E. SCOTT PRUITT Oklahoma Attorney General
DAVID L. KINNEY Assistant Attorney General
1 Okla. Const. art. X, § 27 allows:
  Any incorporated city or town in this state may, by a majority of the voters of such city or town, voting at an election to be held for that purpose, be allowed to become indebted in a larger amount than that specified in Section 26, for the purpose of purchasing or constructing public utilities, or for repairing the same, to be owned exclusively by such city or town, or for the purpose of constructing, reconstructing, improving or repairing streets or bridges. Provided, that any such city or town incurring any such indebtedness requiring the assent of the voters as aforesaid, shall have the power to provide for, and, before or at the time of incurring such indebtedness, shall provide for the collection of an annual tax in addition to the other taxes provided for by this Constitution, sufficient to pay the interest on such indebtedness as it falls due, and also to constitute a sinking fund for the payment of the principal thereof within twenty-five years from the time of contracting the same.
Id.
2 This office has also issued an official Opinion regarding the proper use of proceeds from a municipality selling property financed by the issuance of bonds. A.G. Opin. 77-148, at 68. In said opinion the Attorney General considered the following: a municipality purchased acreage for a water system that was subsequently found unsuitable for that purpose. The city subsequently asked if it could sell the water system property and use the funds for another purpose.
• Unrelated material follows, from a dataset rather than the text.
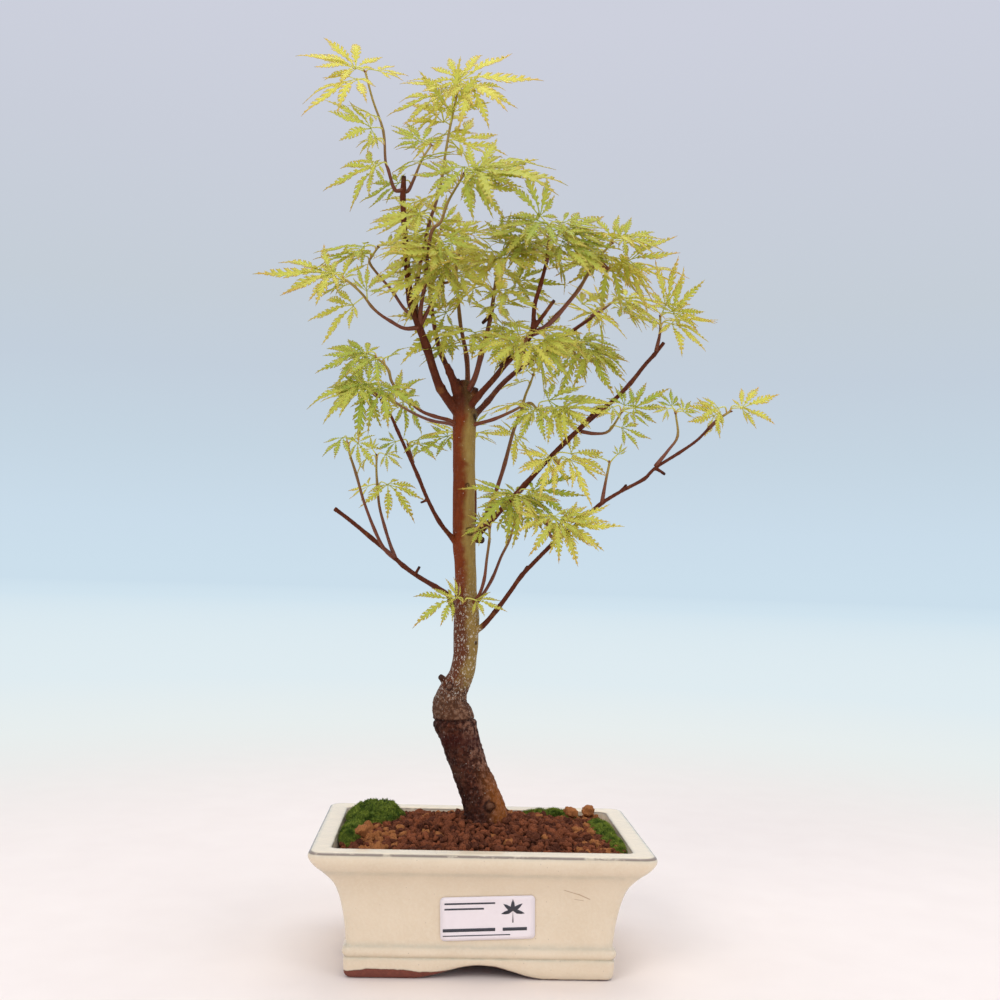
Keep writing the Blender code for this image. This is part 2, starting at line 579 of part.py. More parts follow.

The Attorney General opined that the property could be sold but proceeds would have to be used for the same purpose-a water system, returned to the taxpayers, or subject to an affirmative vote of the people, appropriated to another use. Id. at 70.
3 The holding in Reid was re-affirmed in Grimes. However, it was modified to the extent that the funds received from such a sale had to be properly appropriated by the county excise board before they could be used. Thus, while Grimes clarified the Reid decision as to the procedural steps necessary to re-invest the proceeds from the sale of public lands acquired through a bond issue, the court upheld its previous interpretation of the Oklahoma Constitution as set forth in Reid. See Grimes, 99 P.2d at 879.
4 Article X, Section 10 of the Oklahoma Constitution provides for the annual millage levy to pay the principle and interest on bonds issued.
5 Codified as amended at 70 Ohio St. 2001, § 15-101[70-15-101].
6 Heating, ventilation and air condition system.